On the flip side, any forceful trade above the 1,335-1,345 levels will see fresh buying as bulls return to the counter. Await a confirmed breakout before fresh buying. Market internals indicate 20% decline in turnover and 6% increase in open interest.

Silver has seen a rally in tandem with gold as the flight to safety syndrome was witnessed on this counter as well. The 24,750-25,000 band is now the near term support and unless this level is violated, bulls may hold charge. The 27,150 level will be the immediate hurdle in the coming week/s and a fresh upmove will commence if this resistance is broken through.

The immediate triggers will be the news from the US financial sector. Market internals indicate 11% decline in turnover and 4% increase in open interest. A buy and hold approach is indicated.

Zinc has seen some buying emerge at the 102 level, which will be a near term support. A fresh buying trigger will be trade above the 110 level on high volumes. Until that happens, avoid longs. Market internals indicate 28% decline in turnover and 9% increase in open interest.

Energy
Crude oil has seen a 1,000 point rally and the higher levels are witnessing some profit-taking. A consistent trade below the 4,370 level on higher volumes in the coming week will confirm profit sales. The 4,490-4,500 band will offer some resistance on the upsides and only high-volume trade above this threshold will imbibe bullish confidence in the market. Market internals indicate 13% increase in turnover and 42% decline in open interest as expiry-related unwinding was seen last week.

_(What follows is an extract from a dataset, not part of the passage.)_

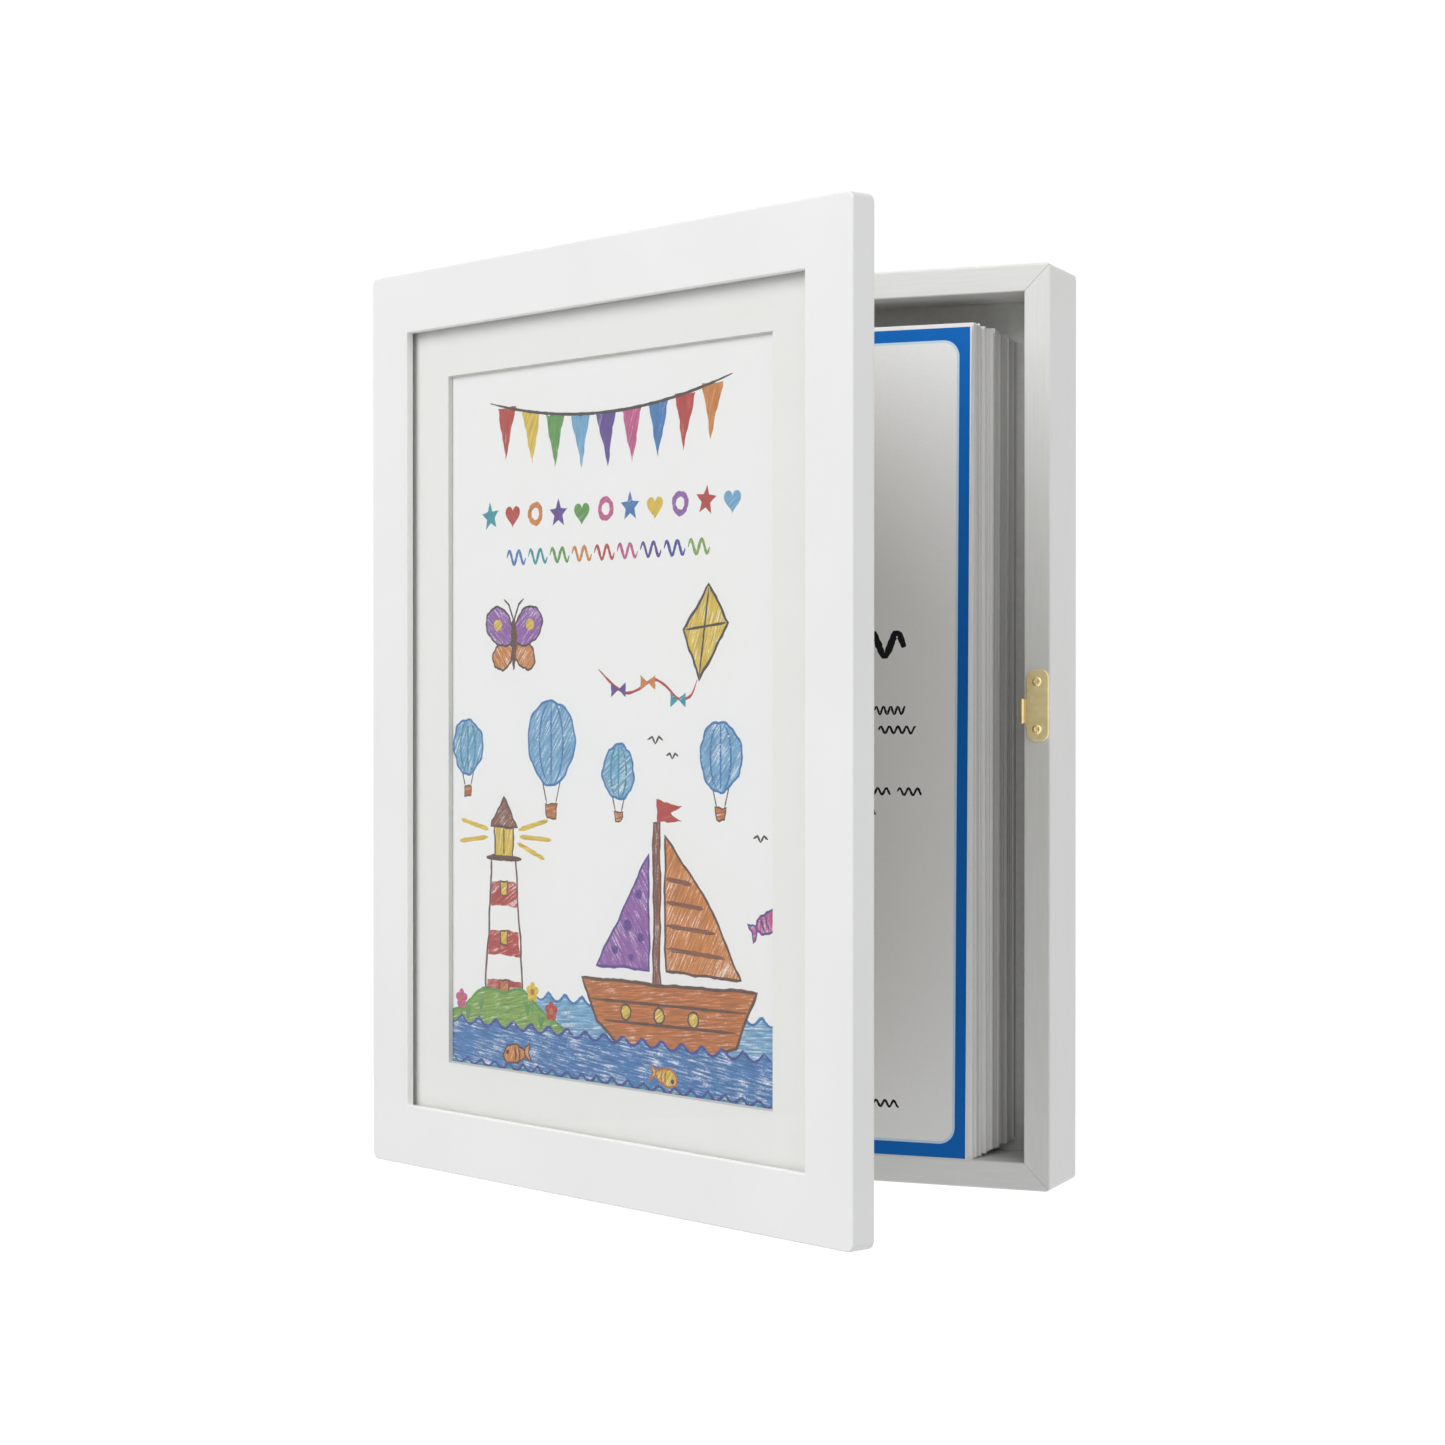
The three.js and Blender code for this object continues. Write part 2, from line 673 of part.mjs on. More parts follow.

Natural gas has seen minor profit sales at higher levels, in tandem with crude oil. A consistent trade below the 397 level on higher volumes will indicate profit-taking and the commodity will seek support at the 388 level. This week will see price discovery emerging, as the southern part of the US recovers from weather-related problems. Market internals indicate 6% increase in turnover and 4% decline in open
interest, indicating some unwinding at higher levels.

Mandatory disclosure - the analyst has no exposure to any commodities recommended above.